***** Given material *****

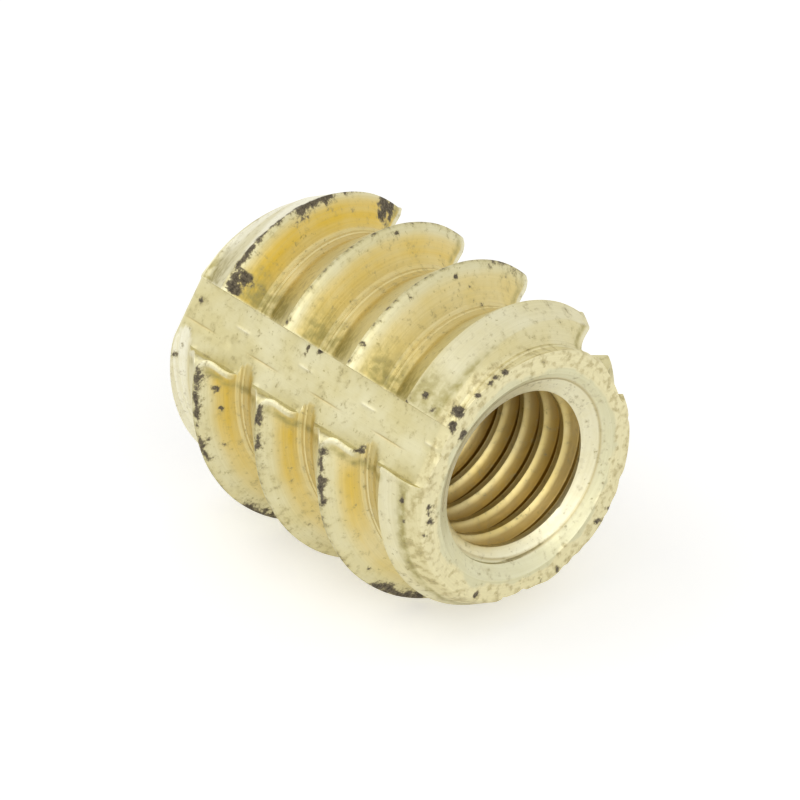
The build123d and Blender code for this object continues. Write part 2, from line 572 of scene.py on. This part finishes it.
def stain_amount(points, angle, x, land):
    """How much dark skin each point carries. A strip fades from its middle line and past its ends, and its
    width wanders; the crests have a thin film all along; both stay on the land, which is 1 there and 0 in
    the flutes and on the mouth's cone. A spot is a bell of the distance from its middle."""
    along = x - crest_line(angle)
    turn = np.floor((along + 1) / PITCH)
    across = along - turn * PITCH
    helix_degrees = np.degrees(angle + TURN * turn)
    wander = np.maximum(1 + 0.45 * waves(angle, x, 14, 30, 77), 0.3)
    total = FILM_ON_CRESTS * np.exp(-((across / 0.09) ** 2))
    for back, start, end, middle, width, strength in SKIN_STRIPS:
        off_end = np.maximum(np.abs(helix_degrees - (start + end) / 2 + 360 * back) - (end - start) / 2, 0)
        off_middle = (across - middle) / (width * wander)
        total = np.maximum(total, strength * np.exp(-((off_end / 2.0) ** 2) - off_middle**2))
    total = total * land
    for at_x, degrees, reach, size, strength in SPOTS:
        reach = min(reach, float(blank_radius(radians(degrees), at_x)))
        distance = np.linalg.norm(points - place_points(at_x, reach, radians(degrees)), axis=-1)
        total = np.maximum(total, strength * np.exp(-((distance / size) ** 3)))
    return total


def smooth_step(low, high, value):
    """Rises smoothly from 0 at low to 1 at high."""
    t = np.clip((value - low) / (high - low), 0, 1)
    return t * t * (3 - 2 * t)


def lip(past):
    """The burr rolled over a flute's trailing edge, as a share of its height, from the distance past the
    edge."""
    return smooth_step(-0.02, 0.06, past) * (1 - smooth_step(0.18, 0.34, past))


def thread_finish(angle, x, along, radius, offset, side, past, in_flute):
    """Painted golden reflections on the mouth flanks and the roots, where facing flanks would mirror each
    other, more towards the tail and on the lower side; a whitish burnish on the cones and at the tail's end,
    partly a painted highlight, and a painted highlight on the burrs and along the floor's ridge; tarnished
    crests; a painted shadow on the flank beside the burrs; painted shade where the valleys run out at a
    flute's cutting wall; a darker tone on the mouth's cone; a dark painted shadow line in the floor's
    scratch. down is 0 at a crest and 1 at the root, and each edge is a smooth step."""
    down = (CREST_RADIUS - radius) / (CREST_RADIUS - ROOT_RADIUS)
    across = np.mod(along, PITCH)
    degrees = np.degrees(offset)
    cone = smooth_step(-0.03, 0.06, thread_radius(angle, x) - cone_radius(x))
    open_land = (1 - cone) * ~in_flute
    sideways = np.sin(angle - LOWER_SIDE_FROM)
    below = smooth_step(0.0, 0.26, sideways)
    # Painted gold: it stands in for the warm reflections that facing flanks and roots throw on each other,
    # stronger on the lower side and towards the tail.
    flank = smooth_step(0.10 + 0.15 * below, 0.40 + 0.28 * below, down) * \
        (1 - smooth_step(FOOT - 0.25, FOOT, across))
    root = 0.4 * smooth_step(FOOT - 0.25, FOOT, across) * (1 - smooth_step(TOE, TOE + 0.8, across))
    towards_tail = 1 - 0.55 * smooth_step(-5.0, 3.0, x)
    burr = lip(past) * smooth_step(5.65, 5.95, radius) * (1 - cone * (x > 0))
    shade = np.maximum(towards_tail, 0.95 * below) * (1 - 0.5 * smooth_step(0.45, 0.85, sideways))
    gold = (flank * shade + root) * open_land * (1 - burr)
    gold = gold * smooth_step(-7.6, -6.4, x) * (1 - 0.8 * smooth_step(4.0, 5.5, x))

    crest = 0.6 * np.exp(-((np.minimum(across, PITCH - across) / 0.10) ** 2)) * open_land
    # Painted shadow: a band on the flank just past the burr, where the burr would shade it.
    by_burr = 0.9 * np.exp(-(((past - 0.48) / 0.16) ** 2)) * smooth_step(0.05, 0.2, down) * \
        smooth_step(-7.0, -6.0, x) * open_land * (past >= 0)
    # Painted shade: the valleys darken where they run out at a flute's cutting wall.
    run_out = 0.95 * smooth_step(0.12, 0.5, down) * smooth_step(-36, -17, degrees) * \
        (degrees < -13) * open_land
    by_mouth = cone * smooth_step(HALF - 1.2, HALF - 0.7, x) * (1 - 0.6 * smooth_step(HALF - 0.3, HALF, x))
    mouth_land = 0.8 * cone * (x > 0) * smooth_step(-36, -20, degrees) * (degrees < -13)
    tarnish = np.maximum.reduce([crest, by_burr, run_out, by_mouth, mouth_land]) * ~in_flute

    # The floor's ridge gets a painted highlight and its scratch a dark painted shadow line.
    ridge, scratch = floor_marks(x, angle, side)
    # Whitish tone: partly a painted highlight on the cones and at the tail's end; a painted highlight on the
    # burrs and along the floor's ridge.
    pale = np.maximum(cone * (1 - 0.75 * (x > 0)), 1 - smooth_step(-7.4, -6.6, x)) * ~in_flute
    pale = np.maximum.reduce([pale * (1 - 0.7 * tarnish), 0.45 * burr, 0.6 * in_flute * ridge])
    return {"gold": gold, "pale": pale, "tarnish": tarnish, "deep": 0.6 * in_flute * scratch,
            "land": (1 - cone * (x > 0)) * ~in_flute}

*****

# What is being asked
Using the listing above, reproduce each line without omission.

# Response to this exercise
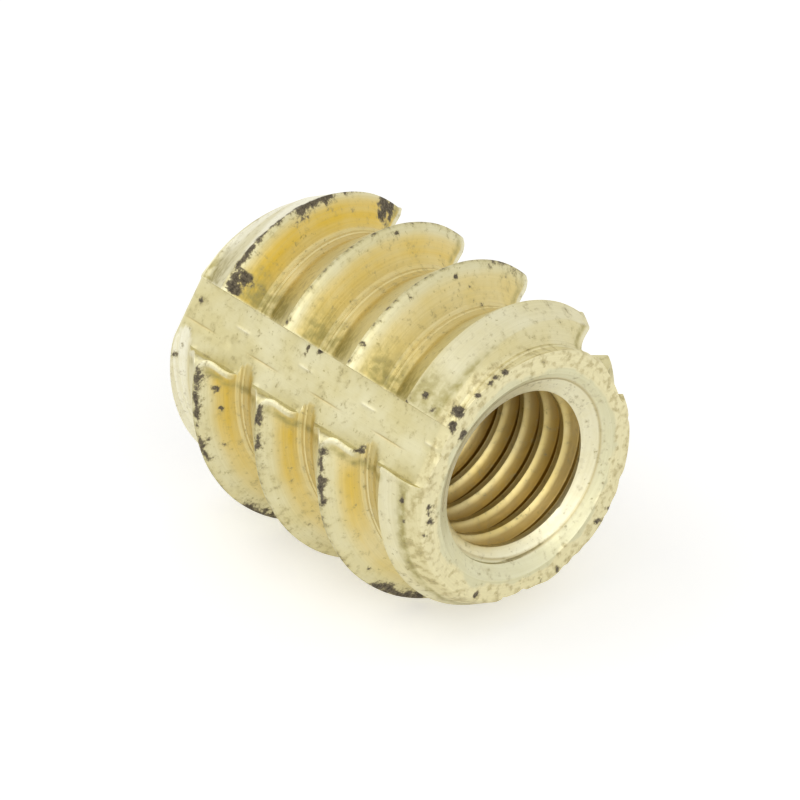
The build123d and Blender code for this object continues. Write part 2, from line 572 of scene.py on. This part finishes it.
def stain_amount(points, angle, x, land):
    """How much dark skin each point carries. A strip fades from its middle line and past its ends, and its
    width wanders; the crests have a thin film all along; both stay on the land, which is 1 there and 0 in
    the flutes and on the mouth's cone. A spot is a bell of the distance from its middle."""
    along = x - crest_line(angle)
    turn = np.floor((along + 1) / PITCH)
    across = along - turn * PITCH
    helix_degrees = np.degrees(angle + TURN * turn)
    wander = np.maximum(1 + 0.45 * waves(angle, x, 14, 30, 77), 0.3)
    total = FILM_ON_CRESTS * np.exp(-((across / 0.09) ** 2))
    for back, start, end, middle, width, strength in SKIN_STRIPS:
        off_end = np.maximum(np.abs(helix_degrees - (start + end) / 2 + 360 * back) - (end - start) / 2, 0)
        off_middle = (across - middle) / (width * wander)
        total = np.maximum(total, strength * np.exp(-((off_end / 2.0) ** 2) - off_middle**2))
    total = total * land
    for at_x, degrees, reach, size, strength in SPOTS:
        reach = min(reach, float(blank_radius(radians(degrees), at_x)))
        distance = np.linalg.norm(points - place_points(at_x, reach, radians(degrees)), axis=-1)
        total = np.maximum(total, strength * np.exp(-((distance / size) ** 3)))
    return total


def smooth_step(low, high, value):
    """Rises smoothly from 0 at low to 1 at high."""
    t = np.clip((value - low) / (high - low), 0, 1)
    return t * t * (3 - 2 * t)


def lip(past):
    """The burr rolled over a flute's trailing edge, as a share of its height, from the distance past the
    edge."""
    return smooth_step(-0.02, 0.06, past) * (1 - smooth_step(0.18, 0.34, past))


def thread_finish(angle, x, along, radius, offset, side, past, in_flute):
    """Painted golden reflections on the mouth flanks and the roots, where facing flanks would mirror each
    other, more towards the tail and on the lower side; a whitish burnish on the cones and at the tail's end,
    partly a painted highlight, and a painted highlight on the burrs and along the floor's ridge; tarnished
    crests; a painted shadow on the flank beside the burrs; painted shade where the valleys run out at a
    flute's cutting wall; a darker tone on the mouth's cone; a dark painted shadow line in the floor's
    scratch. down is 0 at a crest and 1 at the root, and each edge is a smooth step."""
    down = (CREST_RADIUS - radius) / (CREST_RADIUS - ROOT_RADIUS)
    across = np.mod(along, PITCH)
    degrees = np.degrees(offset)
    cone = smooth_step(-0.03, 0.06, thread_radius(angle, x) - cone_radius(x))
    open_land = (1 - cone) * ~in_flute
    sideways = np.sin(angle - LOWER_SIDE_FROM)
    below = smooth_step(0.0, 0.26, sideways)
    # Painted gold: it stands in for the warm reflections that facing flanks and roots throw on each other,
    # stronger on the lower side and towards the tail.
    flank = smooth_step(0.10 + 0.15 * below, 0.40 + 0.28 * below, down) * \
        (1 - smooth_step(FOOT - 0.25, FOOT, across))
    root = 0.4 * smooth_step(FOOT - 0.25, FOOT, across) * (1 - smooth_step(TOE, TOE + 0.8, across))
    towards_tail = 1 - 0.55 * smooth_step(-5.0, 3.0, x)
    burr = lip(past) * smooth_step(5.65, 5.95, radius) * (1 - cone * (x > 0))
    shade = np.maximum(towards_tail, 0.95 * below) * (1 - 0.5 * smooth_step(0.45, 0.85, sideways))
    gold = (flank * shade + root) * open_land * (1 - burr)
    gold = gold * smooth_step(-7.6, -6.4, x) * (1 - 0.8 * smooth_step(4.0, 5.5, x))

    crest = 0.6 * np.exp(-((np.minimum(across, PITCH - across) / 0.10) ** 2)) * open_land
    # Painted shadow: a band on the flank just past the burr, where the burr would shade it.
    by_burr = 0.9 * np.exp(-(((past - 0.48) / 0.16) ** 2)) * smooth_step(0.05, 0.2, down) * \
        smooth_step(-7.0, -6.0, x) * open_land * (past >= 0)
    # Painted shade: the valleys darken where they run out at a flute's cutting wall.
    run_out = 0.95 * smooth_step(0.12, 0.5, down) * smooth_step(-36, -17, degrees) * \
        (degrees < -13) * open_land
    by_mouth = cone * smooth_step(HALF - 1.2, HALF - 0.7, x) * (1 - 0.6 * smooth_step(HALF - 0.3, HALF, x))
    mouth_land = 0.8 * cone * (x > 0) * smooth_step(-36, -20, degrees) * (degrees < -13)
    tarnish = np.maximum.reduce([crest, by_burr, run_out, by_mouth, mouth_land]) * ~in_flute

    # The floor's ridge gets a painted highlight and its scratch a dark painted shadow line.
    ridge, scratch = floor_marks(x, angle, side)
    # Whitish tone: partly a painted highlight on the cones and at the tail's end; a painted highlight on the
    # burrs and along the floor's ridge.
    pale = np.maximum(cone * (1 - 0.75 * (x > 0)), 1 - smooth_step(-7.4, -6.6, x)) * ~in_flute
    pale = np.maximum.reduce([pale * (1 - 0.7 * tarnish), 0.45 * burr, 0.6 * in_flute * ridge])
    return {"gold": gold, "pale": pale, "tarnish": tarnish, "deep": 0.6 * in_flute * scratch,
            "land": (1 - cone * (x > 0)) * ~in_flute}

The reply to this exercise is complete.